*MATERIAL*.
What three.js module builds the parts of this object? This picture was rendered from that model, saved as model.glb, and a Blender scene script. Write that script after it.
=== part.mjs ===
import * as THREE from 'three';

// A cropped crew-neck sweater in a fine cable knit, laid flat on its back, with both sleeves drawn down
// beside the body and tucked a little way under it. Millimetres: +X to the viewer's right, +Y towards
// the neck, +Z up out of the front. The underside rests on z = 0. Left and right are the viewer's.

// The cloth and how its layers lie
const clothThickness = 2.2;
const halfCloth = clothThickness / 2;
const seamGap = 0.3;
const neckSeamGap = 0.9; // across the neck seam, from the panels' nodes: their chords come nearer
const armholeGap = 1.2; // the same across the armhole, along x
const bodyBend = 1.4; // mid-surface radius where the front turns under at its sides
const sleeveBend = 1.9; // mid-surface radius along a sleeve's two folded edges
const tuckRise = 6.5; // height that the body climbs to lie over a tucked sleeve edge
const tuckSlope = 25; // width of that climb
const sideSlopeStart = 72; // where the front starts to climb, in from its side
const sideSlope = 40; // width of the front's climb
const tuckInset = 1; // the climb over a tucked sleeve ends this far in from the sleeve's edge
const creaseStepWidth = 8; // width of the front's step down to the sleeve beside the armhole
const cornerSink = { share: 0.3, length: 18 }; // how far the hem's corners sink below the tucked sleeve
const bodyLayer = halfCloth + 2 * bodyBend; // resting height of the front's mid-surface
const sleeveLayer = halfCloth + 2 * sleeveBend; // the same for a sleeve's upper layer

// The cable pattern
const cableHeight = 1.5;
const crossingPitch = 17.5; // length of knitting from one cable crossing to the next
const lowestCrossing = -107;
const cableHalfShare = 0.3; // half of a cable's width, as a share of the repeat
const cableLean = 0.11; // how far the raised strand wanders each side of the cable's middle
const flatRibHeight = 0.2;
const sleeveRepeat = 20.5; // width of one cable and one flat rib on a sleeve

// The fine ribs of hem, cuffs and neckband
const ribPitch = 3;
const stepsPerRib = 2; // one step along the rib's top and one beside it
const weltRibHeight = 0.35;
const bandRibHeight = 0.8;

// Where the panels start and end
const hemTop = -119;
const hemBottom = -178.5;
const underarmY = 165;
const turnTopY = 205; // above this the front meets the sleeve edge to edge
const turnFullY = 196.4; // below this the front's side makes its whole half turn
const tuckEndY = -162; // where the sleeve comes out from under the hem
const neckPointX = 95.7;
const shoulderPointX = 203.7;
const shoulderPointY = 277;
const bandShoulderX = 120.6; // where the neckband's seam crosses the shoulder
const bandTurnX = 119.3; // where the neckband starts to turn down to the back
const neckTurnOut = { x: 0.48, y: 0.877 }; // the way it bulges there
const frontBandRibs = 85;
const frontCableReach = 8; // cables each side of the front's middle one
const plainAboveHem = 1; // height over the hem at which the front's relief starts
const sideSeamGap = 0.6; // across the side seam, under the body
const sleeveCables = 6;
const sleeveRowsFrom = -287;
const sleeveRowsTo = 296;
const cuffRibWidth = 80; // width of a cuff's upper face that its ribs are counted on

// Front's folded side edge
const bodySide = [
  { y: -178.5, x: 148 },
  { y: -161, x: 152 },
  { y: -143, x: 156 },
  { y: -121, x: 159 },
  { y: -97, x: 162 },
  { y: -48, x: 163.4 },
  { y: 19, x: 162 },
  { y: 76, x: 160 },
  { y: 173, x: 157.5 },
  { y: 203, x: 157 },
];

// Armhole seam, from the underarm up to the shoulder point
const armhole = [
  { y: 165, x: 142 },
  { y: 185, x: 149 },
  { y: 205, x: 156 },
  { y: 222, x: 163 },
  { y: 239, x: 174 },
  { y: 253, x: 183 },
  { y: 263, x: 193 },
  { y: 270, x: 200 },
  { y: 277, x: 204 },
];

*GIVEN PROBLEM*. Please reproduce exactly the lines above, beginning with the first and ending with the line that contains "are the viewer's.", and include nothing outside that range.

*RESULT*.
What three.js module builds the parts of this object? This picture was rendered from that model, saved as model.glb, and a Blender scene script. Write that script after it.
=== part.mjs ===
import * as THREE from 'three';

// A cropped crew-neck sweater in a fine cable knit, laid flat on its back, with both sleeves drawn down
// beside the body and tucked a little way under it. Millimetres: +X to the viewer's right, +Y towards
// the neck, +Z up out of the front. The underside rests on z = 0. Left and right are the viewer's.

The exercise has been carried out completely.